In just a few short sentences, Maker’s Mark is setting an expectation that while this bourbon is aged longer than normal, it won’t have the hallmark flavor set of other similarly-aged bourbons on the market. One of the ways they’re able to achieve that unique “aged” profile for this release is with extensive cellar aging. Barrel aging relies on the spirit’s interaction with its oak container. Typical warehouses in Kentucky go through extreme fluctuations in temperature and humidity every year. This allows for more physical penetration of spirit in and out of the wood staves and is part of the reason why bourbon can taste “ready” after just a few short years of aging compared to more temperate whisky-making locations like Ireland and Scotland.

In Marker’s Mark’s aging cellar, the average temperature was a brisk 47 degrees Fahrenheit and 58.1% humidity. As a comparison point, my refrigerator is currently set to 40 degrees. In this fairly consistent, temperate climate, the bourbon still interacts with the oak but it’s not nearly as active as traditional warehouse barrels that are repeatedly exposed to hot and humid summers followed by cold and dry winters. While the age statements are accurate, half of the aging time was what I’ll call “decelerated” aging. The experiment sounds really interesting in principle, but how would it translate over to the finished product?

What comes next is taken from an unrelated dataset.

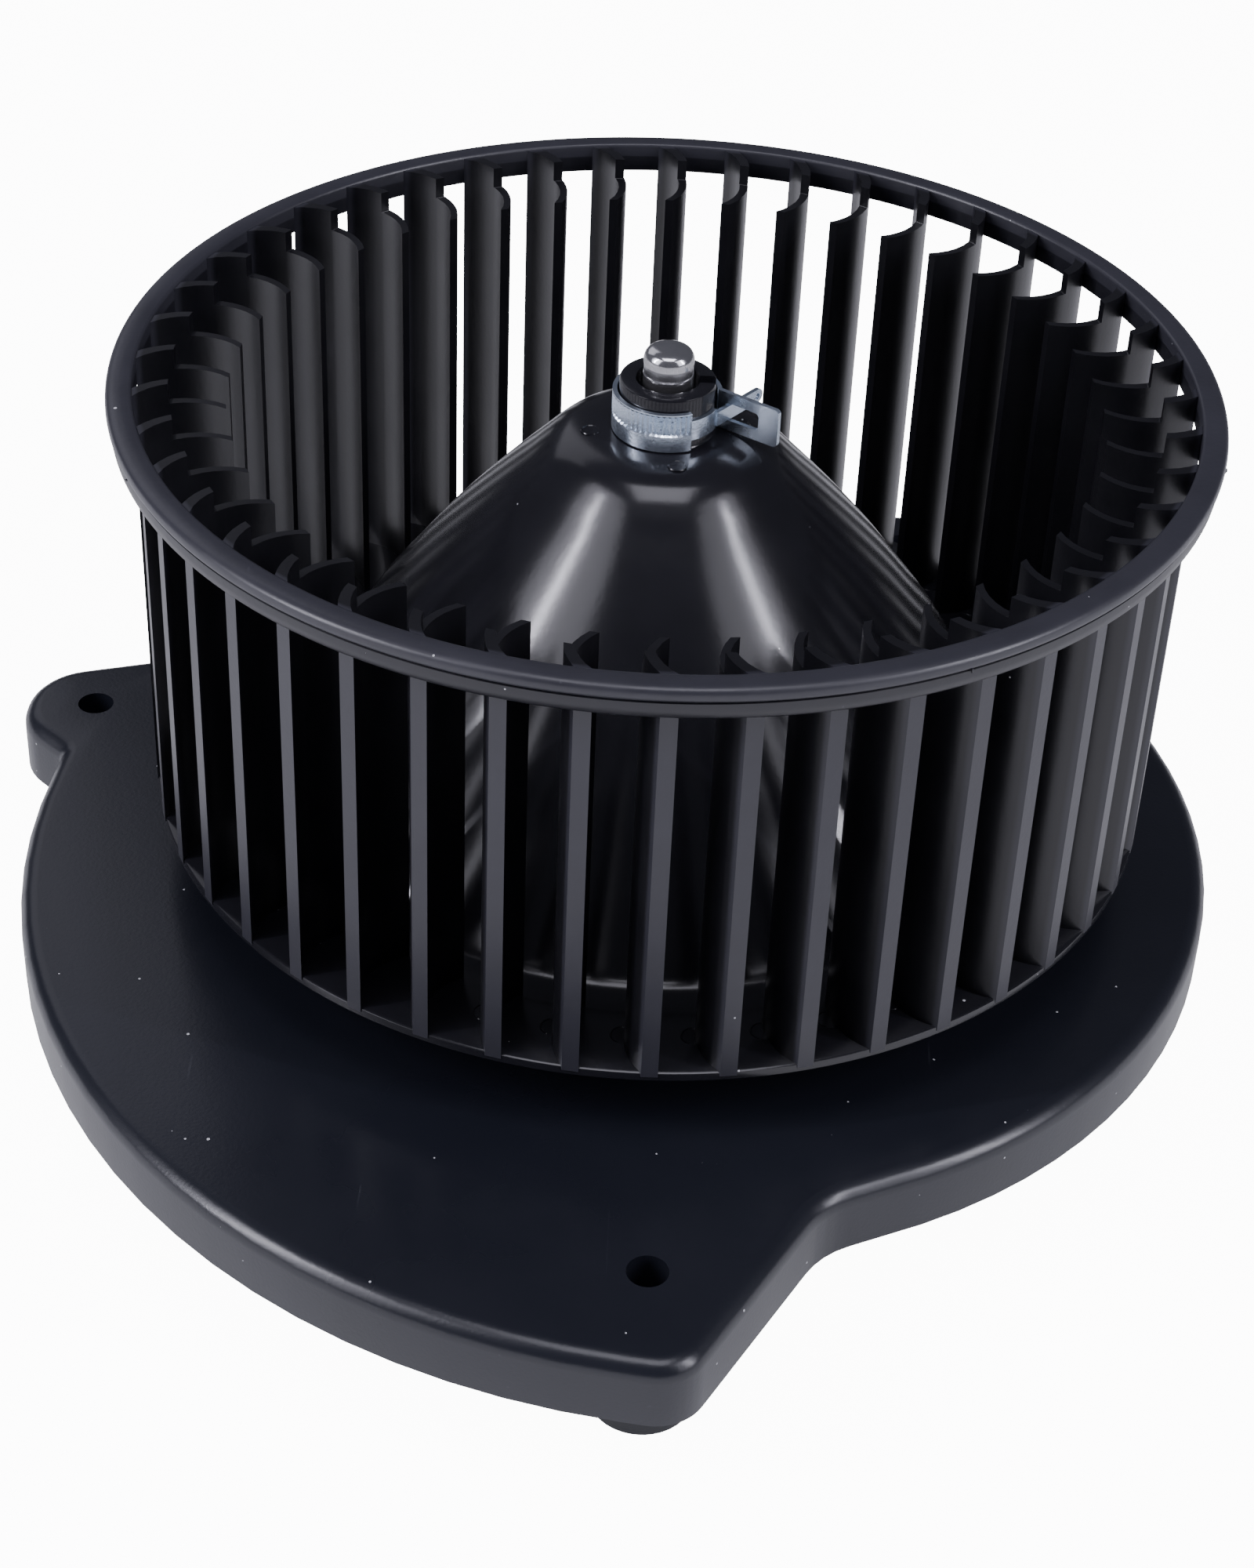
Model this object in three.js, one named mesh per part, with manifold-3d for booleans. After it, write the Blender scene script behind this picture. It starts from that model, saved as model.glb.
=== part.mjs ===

Maker’s Mark Cellar Aged 2023 was comprised of 225 barrels that were first aged for the typical 6-7 years in their standard warehouses before moving to the cellar aging location for the remaining 5-6 years. The vast majority of the barrels were aged a full 12 years with a small percentage aged 11 years. Maker’s Mark Cellar Aged 2023 is bottled at 115.7 proof.

Photo by Maker’s Mark
Maker's Mark Cellar Aged - 57.85% ABV
Category Notes
Appearance Light Amber
Nose Brandied cherries, clove, toasted marshmallow, crusty bread, cinnamon, plums, wet fallen trees. Water teases out brown sugar, dates, and some more baking spices.
Taste Drying spice first, poached pears, hint of mint, vanilla ice cream, earthy, toasted oak, hint of cranberries, burnt sugar, some maple. With water, some dark chocolate, honey, and apples.
Finish The earthiness continues, caramel, hint of cracked pepper, icing, butterscotch pudding, barrel char, dried red berries, and what I can only describe as “dusty” oak. Water brings out more honey and a bit of leather.
Overall Thoughts If you handed me of glass of this whisky at a blind tasting, I could think of any number of words I could use to describe what I was drinking. “Old” would not be one of them. Nothing about this bourbon feels old to me. There is a distinct lack of oak tannins here. I know this was a production decision by the Maker’s team but it’s really unusual. I think for this style of decelerated aging to work, the time spent in the cellar needs to be a lot longer. The “oak” notes that I did find when tasting this were odd and borderline off-putting to me. If you like older bourbon because you prefer oak-forward flavors, this is absolutely a “try before you buy” expression.